Frank Ciervo, associate director of the New York State Bar Association, said there were at most 400 lawyers with offices in the complex.

Directory searches located approximately 200 sole practitioners housed in the towers, along with the law firms of Thacher Proffitt & Wood; Harris Beach & Wilcox; Serko & Simon, Ohrenstein & Brown; Keenan Powers & Andrews; Drinker Biddle Reath; Blass & Driggs; Hill, Betts & Nash; and Brown & Wood, although the list is not exhaustive.

Business web site thedeal.com, part of a publication called “The Daily Deal,” reported that Thacher Proffitt & Wood paralegal Lisa J. Alfieri escaped death due to the late arrival of her subway train.

“If my train had arrived on time I would have been at the building at the time of the crash,” the site reported Alfieri as saying. “But this just wasn’t my time.”

Also housed in the complex were New York Court of Claims Judges Albert A. Blinder, Edward J. Amann Jr., Frank S. Rossetti, and Gerard M. Weisberg. The state office of court administration was located several hundred yards from the towers.

“I’m absolutely devastated,” Ciervo said. “It seems like this is our generation’s Pearl Harbor….It really brings the whole terrorist issue straight at you, whether you like it or not.”

In downtown Los Angeles’ Civic Center—the nation’s highest concentration of government offices outside Washington, D.C.—U.S. marshals quickly closed all federal buildings, including the U.S. District Courthouse at 312 N. Spring Street and the larger Roybal office complex.

Deputy U.S. Marshal Bill Woolsey, a spokesman for the Marshal’s Service, said all federal buildings in the Central District—covering Los Angeles, Orange, Riverside, San Bernardino, Ventura, Santa Barbara and San Luis Obispo counties—would remain closed today.

He said officials would “reevaluate the situation” this afternoon.

Bascue, who consulted with Judges Robert Dukes, R. Gary Klausner and Dan Oki and Executive Officer John Clarke before closing the courthouses, said he and others who remained in the Central Courthouse left for remote locations after a bomb threat against the structure came in by telephone.

The court’s nerve center briefly moved to the Juvenile Court building in Monterey Park, but returned to the Central Courthouse after the building was checked and the threat discounted.

The Second District Court of Appeal shut down after the conclusion of morning oral arguments, and it was unclear whether the court would reopen today. Div. Six of the court, located in Ventura, remained open for business into the afternoon but cancelled arguments.

Orange County trial courts remained open yesterday, Public Information Officer Carole Levitzky said. All six Orange County locations remained open and kept their jurors, she said.

“We are being extra sensitive to people’s requests to be excused,” she added. “But overall, it’s been business as usual.”

Levitzky said the presiding judge was briefed early in the day by Orange County Sheriff Mike Corona, and was assured that while law enforcement officials were “on tactical alert, there was no danger.”

In the event of a closure, Levitzky said, court officials would enact their “telephone tree,” and would also post information on the courts’ website at http://courts.oc.ca.gov.

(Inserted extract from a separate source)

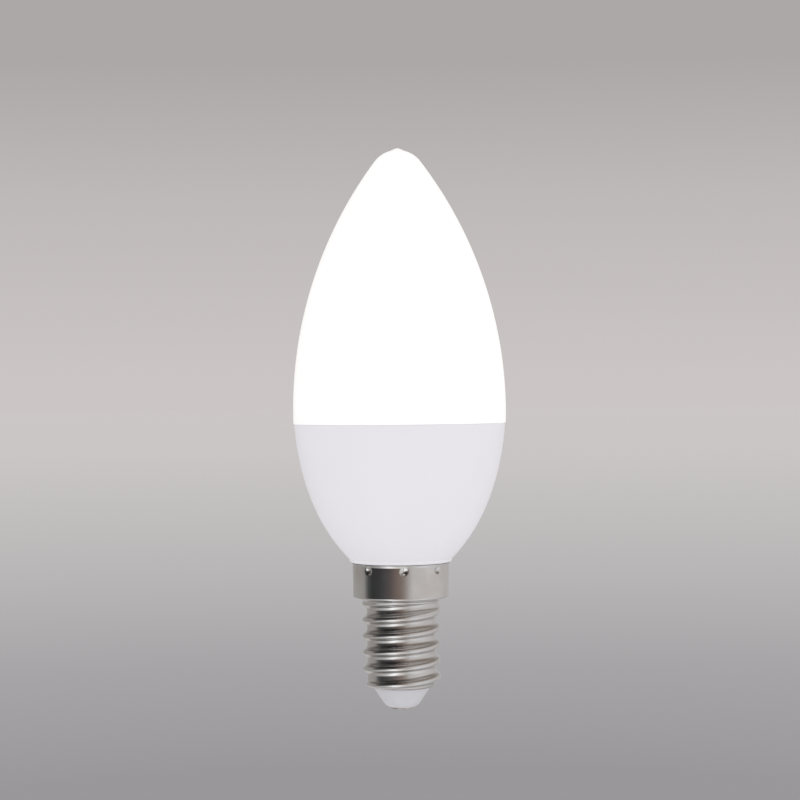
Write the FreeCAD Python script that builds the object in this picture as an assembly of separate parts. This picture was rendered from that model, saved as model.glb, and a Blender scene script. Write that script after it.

The Fourth District Court of Appeal, Div. Three, remained open while most other appellate courts closed.

A spokeswoman in the Clerk’s Office there said the court operated at normal capacity, and said court officials planned to open today as well.

A spokeswoman for the U.S. District Court in Riverside referred interested parties to a taped message at (213) 894-2485.

    Mark Schnitzer, a partner in the San Bernardino firm Hanover & Schnitzer, said an attorney from his firm arrived at the U.S. Bankruptcy Court for an 8:30 a.m. meeting, only to find it closed.

The Bankruptcy Court is located next to the U.S. District Court in Riverside, and telephones there went unanswered yesterday.

Schnitzer said he spoke to his son, a Baltimore attorney,  about 11:30 a.m. on Tuesday and was told that the courthouse there was evacuated as his son delivered his closing argument earlier in the day.

He said a San Diego law firm involved in one of the firm’s cases advised him of evacuations in that city as well.

Schnitzer, a former president of the Inland Empire chapter of the Federal Bar Association, said he was scheduled to fly to Tucson this weekend for a national Federal Bar Association convention, slated to begin today. He said he was unable to reach anyone at the Washington, D.C., headquarters of the FBA to find out if the event would take place, and pointed out that it was unlikely people would be able to fly in for the event.

Federal Bar Association President John Tobin called Tuesday “a horrible day in history,” and said there was a “very strong likelihood” that an Inland Empire FBA meeting scheduled for Friday—at the U.S. District Courthouse—would be cancelled.

Tobin said he and his organization will “work with the court in any way we can” to increase security at the courthouse. He said he also issued an email to the organization’s members urging them to donate blood.

Audrey Perri, a partner at Ontario-based Covington & Crowe, said she was supposed to fly to Washington on Thursday, and said she didn’t know what effect Tuesday’s events might have on the trip.

The firm remained open for business, she said, adding that partners allowed staff to take time off to deal with family needs or the emotional impact.

She said clients were calling to cancel appointments, and said she expected that to continue.

“I don’t know what the long-term impact will be, on us, or on any segment of society,” she said. “We’re all trying to deal with this, one moment at a time.

“I work in family law,” she added. “I wonder if this is going to put in perspective the kinds of problems I hear on a daily basis. They seem very small. I wonder if we will see any difference in relation to these events. I just don’t know at this point.”